We have used the ESM in enterprise situations where we have been able to analyze logs such as domain controller and active directory server logs and correlate those data with others we may have found. This adds significantly to the threat hunt.

We have found support to be exceptional. The product is available as a virtual appliance or a physical one. There are specific support programs for each one. Support packages at the gold level include all updates for rules, signatures and content packs. Since you can build out your own content packs that is pretty powerful. Support at that level is 24X7. Documentation is everything it should be and pricing is very reasonable for the power the SIEM delivers.

IT should go without saying that this will be SC Lab Approved for another year, but just to avoid confusion, it has a home in the Labs for the next 12 months.

Product:             McAfee Enterprise Security Manager (ESM)

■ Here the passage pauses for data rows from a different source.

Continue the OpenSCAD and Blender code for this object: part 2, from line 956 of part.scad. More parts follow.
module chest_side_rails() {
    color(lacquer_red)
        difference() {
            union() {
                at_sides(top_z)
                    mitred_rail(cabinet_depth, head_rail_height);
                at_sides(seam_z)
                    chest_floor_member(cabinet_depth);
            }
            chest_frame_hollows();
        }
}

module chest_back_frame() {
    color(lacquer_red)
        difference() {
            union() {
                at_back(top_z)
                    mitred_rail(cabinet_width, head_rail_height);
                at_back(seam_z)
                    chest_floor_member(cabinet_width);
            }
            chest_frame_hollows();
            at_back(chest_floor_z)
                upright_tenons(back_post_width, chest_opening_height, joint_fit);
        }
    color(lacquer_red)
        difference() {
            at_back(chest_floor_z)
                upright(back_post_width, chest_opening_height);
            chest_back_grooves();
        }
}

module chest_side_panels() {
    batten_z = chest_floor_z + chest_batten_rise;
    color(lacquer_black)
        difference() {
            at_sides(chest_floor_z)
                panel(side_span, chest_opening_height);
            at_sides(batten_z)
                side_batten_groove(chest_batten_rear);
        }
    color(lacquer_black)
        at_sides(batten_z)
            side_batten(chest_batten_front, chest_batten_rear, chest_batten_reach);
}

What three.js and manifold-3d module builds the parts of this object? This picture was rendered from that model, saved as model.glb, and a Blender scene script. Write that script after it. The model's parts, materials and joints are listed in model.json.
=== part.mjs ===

Company:          McAfee, LLC

Price:                   Starts at $39,995

What it does:    SIEM

What we liked: As SIEMs go there is pretty much nothing on this product not to like but if we had to pick out a couple of things that impress us in particular, they would be flexibility, extensibility, ease of use and strong analysis capability.

The bottom line: You may, as we do, have multiple SIEMs in your organization, each for a different purpose.  One of those should be the McAfee ESM. Put this in the hands of your best SOC engineers and you'll notice that when there are disturbances on your enterprise you'll have just the tools you need to address them. Or, if you have more junior people, this is a good toll to use for training as well as analysis and alerting.